Anyone got a high resolution 'TTOC' emblem pic I can use for the lockscreen on my iphone4???

I've got an Audi one at the moment which looks pretty cool (if I do say so myself) but I think the TTOC one will be a few degrees less!

Thanks!


----------



## Nem (Feb 14, 2005)

Might just have 

Original one with the sharp corners:










Slightly more rounded version:










Or, the alternate logo I've been playing with:










This new logo isn't really in use yet, but it's going to be offered as an alternative for some of the club clothing and other merchandise fairly soon.

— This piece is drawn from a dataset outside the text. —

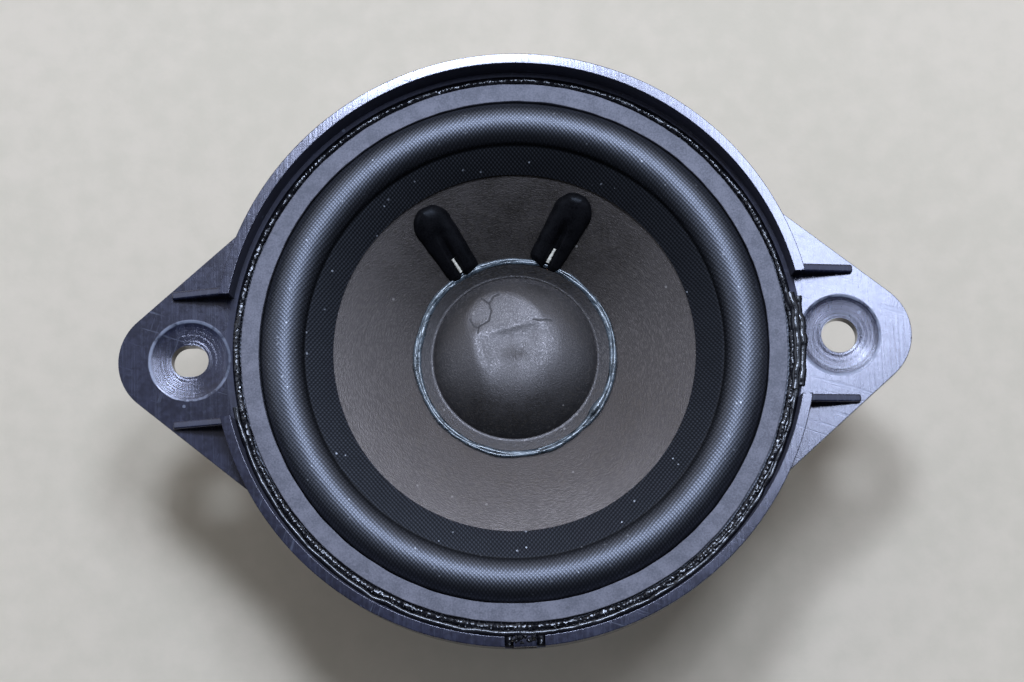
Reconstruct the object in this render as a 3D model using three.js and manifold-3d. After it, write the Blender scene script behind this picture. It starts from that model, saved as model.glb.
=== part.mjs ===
// A small car dashboard loudspeaker: moulded two-eared basket, ferrite motor, voice coil,
// spider, paper cone with a rubberised-cloth surround, and a terminal block.
// Millimetres, +Z towards the listener, origin at the centre of the yoke's rear face.
import * as THREE from "three";
import { mergeVertices } from "three/addons/utils/BufferGeometryUtils.js";
import Module from "manifold-3d";

const wasm = await Module();
wasm.setup();

// ---------------------------------------------------------------- driving dimensions
const EAR_PITCH_HALF = 48; // speaker axis to each fixing hole
const EAR_TIP = 58.6; // speaker axis to the end of an ear
const EAR_TIP_RADIUS = 8;
const EAR_EDGE_ANGLE = THREE.MathUtils.degToRad(40); // slope of an ear's straight edges
const EAR_EDGE_OFFSET = 40.5; // speaker axis to an ear's straight edge
const EAR_THICKNESS = 3;
const RIM_RADIUS = 44;
const RIM_WALL = 1.6;
const RIM_TOP_Z = 41;
const RIM_HEIGHT = 4; // above the ears' front face
const RIM_GAP_HALF = 9.1; // half the gap in the rim at each ear
const RIM_DRAFT = 0.2;
const NOTCH_WIDTH = 5.8;
const NOTCH_TAB_WIDTH = 3.4;
const NOTCH_TAB_DROP = 1.8; // below the top of the rim
const GUSSET_THICKNESS = 1.2;
const GUSSET_OUTER_X = 50.4;
const GUSSET_TOE = 0.9; // height of a gusset's outer end above the ear
const FIXING_HOLE = { length: 5.3, width: 5.2 };
const FIXING_SLOT = { length: 5.5, width: 4.7 };
const SCREW_SEAT = { radius: 6, floorRadius: 5.1, lipDepth: 0.8, depth: 1.1 };
const FLOOR_BORE_RADIUS = 14.5;
const FLOOR_EDGE_RADIUS = 26.4;
const WALL_FOOT_RADIUS = 27.8;
const WALL_TOP_RADIUS = 33;
const SHOULDER_RADIUS = 38.6; // where the wall turns out to the flange
const FLANGE_NECK_RADIUS = 40.6;
const SEAT_INNER_RADIUS = 37.2;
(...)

If they are not high enough res then let me know and I can still help 

Nick


----------



## englishdad (Feb 23, 2011)

Thanks Nick, will have a play around with them and post back

I prefer the rounded one but with the metallic letters


----------



## Nem (Feb 14, 2005)

Just for you


----------



## englishdad (Feb 23, 2011)

Ahhh, just what I needed!

Saves me some photoshop time!

Thanks a lot

Pete


----------



## englishdad (Feb 23, 2011)

Hmmm.......looks quite good...


----------



## alexisgt (Apr 10, 2009)

very beautiful, but i prefer the 4 rings wallpaper..!


----------



## jev (Jan 3, 2009)

Where did the cool Audi rings pic come from then? (I like it , I like it a lot)


----------



## englishdad (Feb 23, 2011)

jev said:


> Where did the cool Audi rings pic come from then? (I like it , I like it a lot)


Right here...


----------



## jev (Jan 3, 2009)

Thanks that's Champion


----------



## bigsyd (Jul 9, 2008)

englishdad said:


> jev said:
> 
> 
> > Where did the cool Audi rings pic come from then? (I like it , I like it a lot)
> ...


Love that pic m8,   any chance you could pit a TTRS badge under it so I can also use fo my iPhone


----------



## englishdad (Feb 23, 2011)

bigsyd said:


> englishdad said:
> 
> 
> > jev said:
> ...


I'd be happy to if I had a high res image of the TT RS logo  Point me in the direction of one and I'll do it


----------